Extract each line of the data and write it out again exactly.
-- START Information supplied --
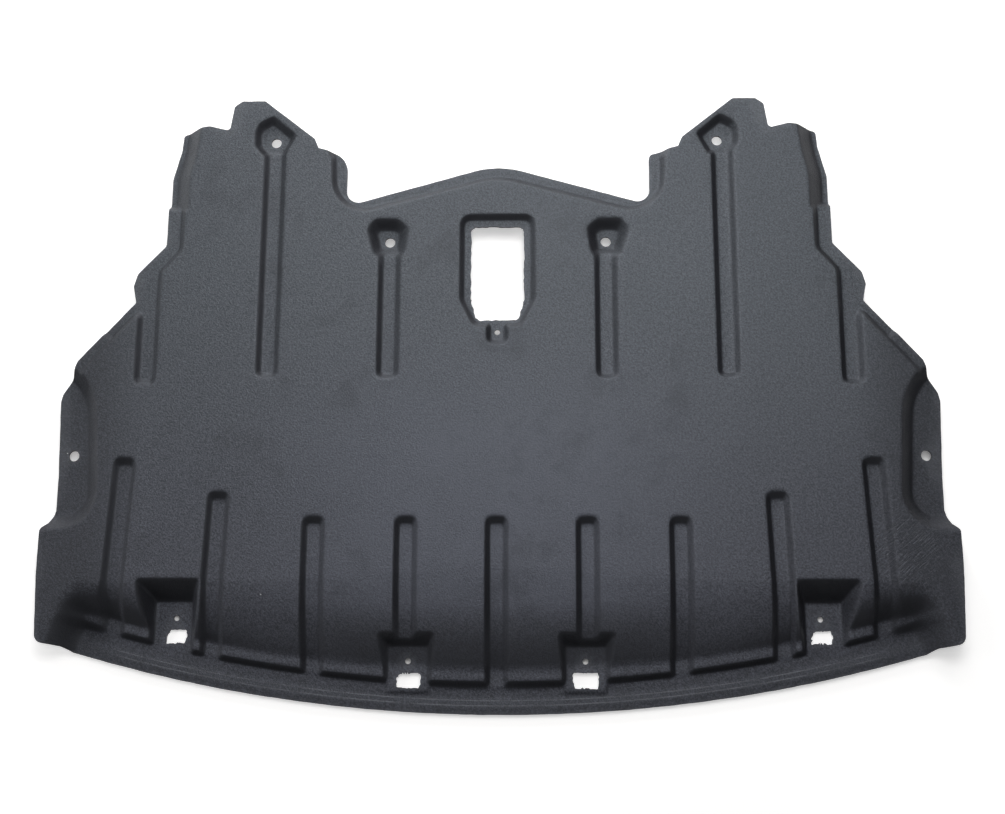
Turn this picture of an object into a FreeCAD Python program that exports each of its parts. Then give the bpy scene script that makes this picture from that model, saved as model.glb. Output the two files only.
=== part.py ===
import FreeCAD, Part
import math
import os
from FreeCAD import Vector

# Splash shield that closes the engine bay from below, vacuum formed from one plastic sheet.
# It lies with its road side up on its flanges, +Y towards the rear of the car.
# Lengths are in millimetres. A station is measured rearwards from the middle of the front edge,
# an offset sideways from the middle line, and the left half mirrors the right one.
# What belongs to the rear is placed by its distance from the rear edge, what belongs to
# the sides by its inset from the widest place, and the front end by its distance from the front edge.

# Overall size
sheet = 3.0
sheet_length = 656.5
half_width = 470.5

# Levels that the sheet is drawn down to, measured from the main panel
ledge_drop = 6.0
half_ledge_drop = 3.0
side_drop = 15.0
shelf_drop = 19.0
flange_drop = 26.0
groove_drop = 6.0
outer_pocket_drop = 8.0
inner_pocket_drop = 12.0

# Draft of the formed walls, measured from vertical in degrees
wall_draft = 32.0
groove_head_draft = 56.0
recess_draft = 25.0
clip_inner_draft = 22.0
clip_outer_draft = 30.0
clip_head_draft = 41.0
side_flange_draft = 43.0
rear_flange_draft = 49.0
step_draft = 30.0

# Front edge, and the wings beside it with their front corner cut back from the edge's arc
front_radius = 1590.0
wing_lead_inset = 26.0
wing_lead = 3.6
wing_taper = 3.2
wing_corner_radius = 9.0
wing_front = 138.0
wing_rear = 186.0
wing_step = 10.2
wing_run = 20.0
wing_radius = 6.0

# Side flange from the end of the wing to the diagonal edge, with its bolt hole and the line where
# its wall stands, both placed along it by their share of that length
side_bolt_inset = 25.0
side_bolt_share = 0.365
flange_foot_inset = 44.1
flange_foot_lean = 8.3
flange_lead = 4.0
flange_front_radius = 24.0
flange_bend_share = 0.77
flange_rear_radius = 60.0

# Ends of the diagonal edge and its ledge, each end by its inset and distance from the rear edge
diagonal_front = (26.0, 293.0)
diagonal_rear = (83.1, 228.5)
diagonal_ledge = 8.6
ledge_step_along = 45.0

# Outline of the side flange by inset, share of its length and corner radius
flange_edge = (
    (wing_step, 0.216, 0.0),
    (6.7, 0.73, 8.0),
    (8.5, 0.787, 8.0),
    (19.5, 0.895, 0.0),
    (diagonal_front[0], 1.0, 3.0),
)

# Outline of the shoulder by inset, distance from the rear edge and corner radius
shoulder_edge = (
    (*diagonal_rear, 3.0),
    (79.5, 210.0, 5.0),
    (83.1, 196.5, 8.0),
)

# Rear flange and the line where its wall stands
rear_flange_edge = 358.0
rear_flange_foot = 352.0
rear_flange_front = 117.5
rear_flange_line = (
    (340.0, 15.0, 0.0),
    (346.0, 58.5, 15.0),
    (rear_flange_foot, 84.5, 30.0),
    (rear_flange_foot, rear_flange_front, 0.0),
)

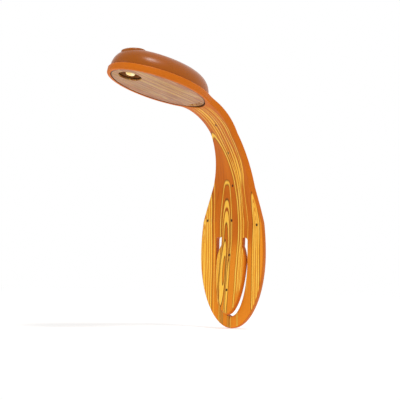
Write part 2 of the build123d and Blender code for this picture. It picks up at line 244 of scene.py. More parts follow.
-- END Information supplied --
■ **Answer to the exercise**:
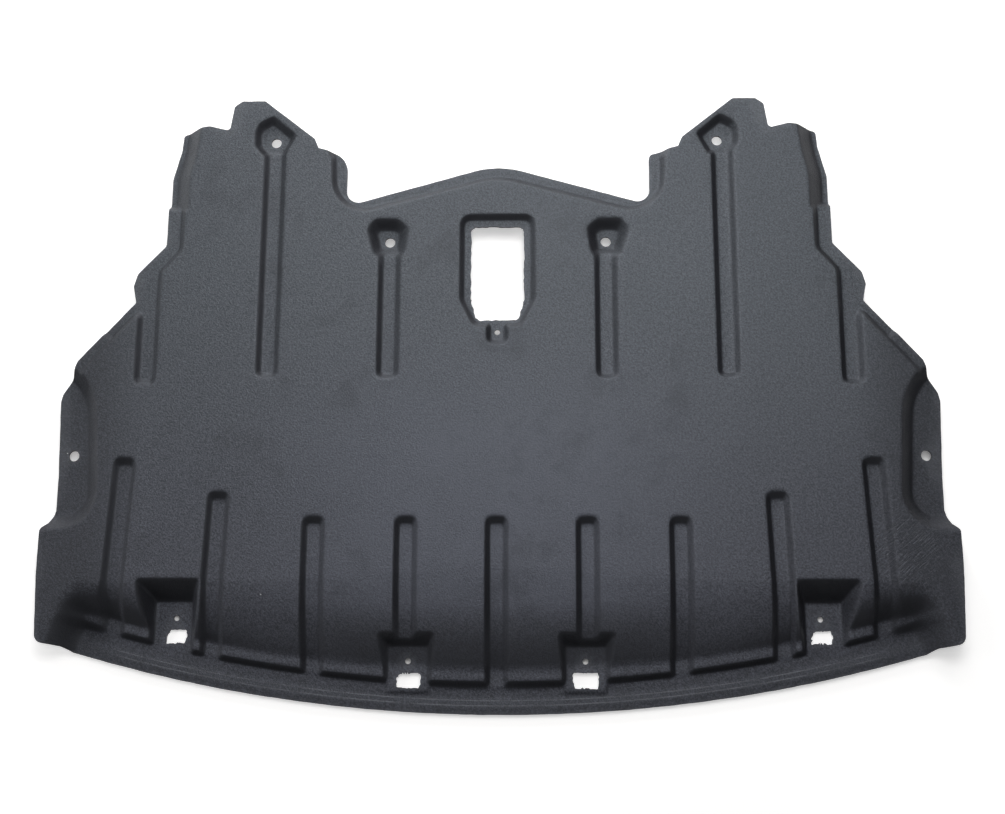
Turn this picture of an object into a FreeCAD Python program that exports each of its parts. Then give the bpy scene script that makes this picture from that model, saved as model.glb. Output the two files only.
=== part.py ===
import FreeCAD, Part
import math
import os
from FreeCAD import Vector

# Splash shield that closes the engine bay from below, vacuum formed from one plastic sheet.
# It lies with its road side up on its flanges, +Y towards the rear of the car.
# Lengths are in millimetres. A station is measured rearwards from the middle of the front edge,
# an offset sideways from the middle line, and the left half mirrors the right one.
# What belongs to the rear is placed by its distance from the rear edge, what belongs to
# the sides by its inset from the widest place, and the front end by its distance from the front edge.

# Overall size
sheet = 3.0
sheet_length = 656.5
half_width = 470.5

# Levels that the sheet is drawn down to, measured from the main panel
ledge_drop = 6.0
half_ledge_drop = 3.0
side_drop = 15.0
shelf_drop = 19.0
flange_drop = 26.0
groove_drop = 6.0
outer_pocket_drop = 8.0
inner_pocket_drop = 12.0

# Draft of the formed walls, measured from vertical in degrees
wall_draft = 32.0
groove_head_draft = 56.0
recess_draft = 25.0
clip_inner_draft = 22.0
clip_outer_draft = 30.0
clip_head_draft = 41.0
side_flange_draft = 43.0
rear_flange_draft = 49.0
step_draft = 30.0

# Front edge, and the wings beside it with their front corner cut back from the edge's arc
front_radius = 1590.0
wing_lead_inset = 26.0
wing_lead = 3.6
wing_taper = 3.2
wing_corner_radius = 9.0
wing_front = 138.0
wing_rear = 186.0
wing_step = 10.2
wing_run = 20.0
wing_radius = 6.0

# Side flange from the end of the wing to the diagonal edge, with its bolt hole and the line where
# its wall stands, both placed along it by their share of that length
side_bolt_inset = 25.0
side_bolt_share = 0.365
flange_foot_inset = 44.1
flange_foot_lean = 8.3
flange_lead = 4.0
flange_front_radius = 24.0
flange_bend_share = 0.77
flange_rear_radius = 60.0

# Ends of the diagonal edge and its ledge, each end by its inset and distance from the rear edge
diagonal_front = (26.0, 293.0)
diagonal_rear = (83.1, 228.5)
diagonal_ledge = 8.6
ledge_step_along = 45.0

# Outline of the side flange by inset, share of its length and corner radius
flange_edge = (
    (wing_step, 0.216, 0.0),
    (6.7, 0.73, 8.0),
    (8.5, 0.787, 8.0),
    (19.5, 0.895, 0.0),
    (diagonal_front[0], 1.0, 3.0),
)

# Outline of the shoulder by inset, distance from the rear edge and corner radius
shoulder_edge = (
    (*diagonal_rear, 3.0),
    (79.5, 210.0, 5.0),
    (83.1, 196.5, 8.0),
)

# Rear flange and the line where its wall stands
rear_flange_edge = 358.0
rear_flange_foot = 352.0
rear_flange_front = 117.5
rear_flange_line = (
    (340.0, 15.0, 0.0),
    (346.0, 58.5, 15.0),
    (rear_flange_foot, 84.5, 30.0),
    (rear_flange_foot, rear_flange_front, 0.0),
)

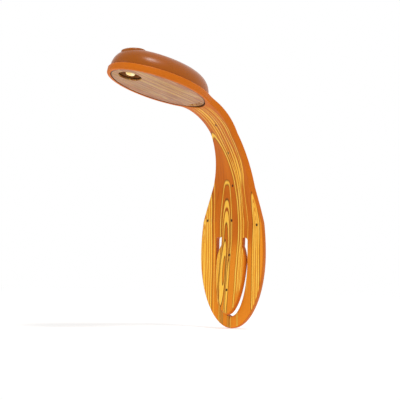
Write part 2 of the build123d and Blender code for this picture. It picks up at line 244 of scene.py. More parts follow.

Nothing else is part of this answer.